As you are chopping up certain vegetables you can keep the scraps to make vegetable broth later. Just throw the scraps in a freezer safe container until you have enough to throw in the crock pot for broth. I personally do not do this. I just compost all of my veggie scraps.

24. Freeze fruits/veggies that are about to go bad

If you have fruit or vegetables that are about to go bad and you can’t cook or eat them right away you can freeze them. Frozen fruit is perfect for smoothies and again, vegetables can be saved for broth.
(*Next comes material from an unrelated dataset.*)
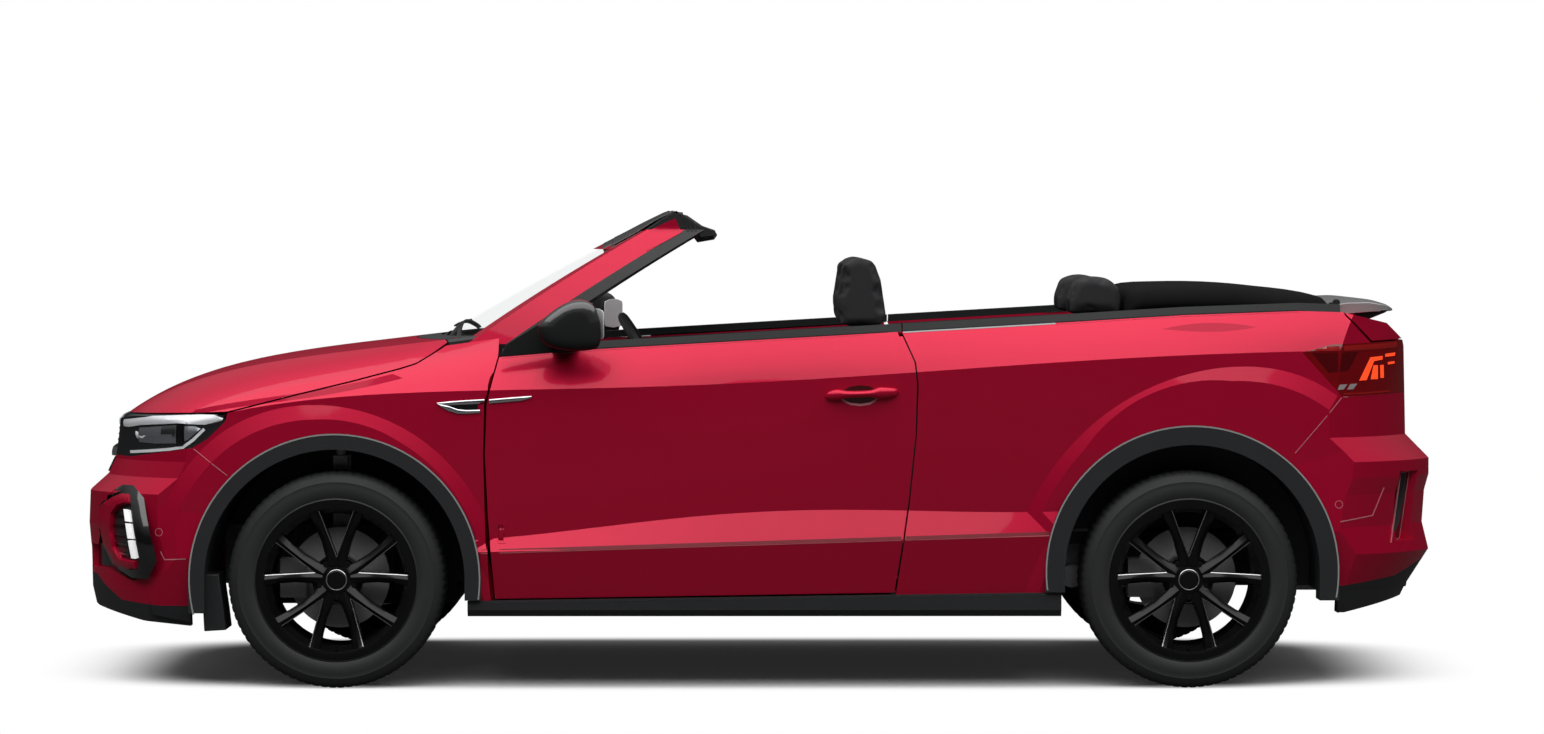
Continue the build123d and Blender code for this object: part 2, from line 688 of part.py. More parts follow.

25. Use natural soaps and cleaners.

Dr. Bronner’s is a great organic soap brand and it is multi-functional. You can buy natural cleaners or make your own. Here is the list of natural cleaners I use in my home.

26. Recycling

Understanding what can be recycled in your area is very important. Old appliances, glass, and assorted items can be recycled when taken to the proper place. If you’re lucky you have weekly recycling pick up. If so, try looking online to find what all can be recycled.

27. Composting.

What veggie scraps you aren’t saving for broth can be composted, along with fruit scraps. I have a container I keep on the counter to throw scraps in, when it’s full I empty it into our outdoor compost bin.

28. Change your coffee/tea routine.

Tea and coffee can be very wasteful at times, but it is extremely easy to have a zero waste coffee/tea routine.

29. Repurpose glass jars for bulk storage.

I use to buy spaghetti and alfredo sauce that came in glass jars, and I would save the jars for all sorts of purposes. I now make my sauces from scratch, but I still have so many leftover jars. If you don’t want to use those kinds of jars, my favorite place to find canisters is TJ Max or Amazon. They have great prices and a good selection! Also, large mason jars make great storage and they are aesthetically pleasing.

30. Reuse containers as plant pots.

I really enjoy being creative with recycling containers. Small containers are great for starting seeds and larger containers are great for painting and using for indoor plants. You could also use containers for storage.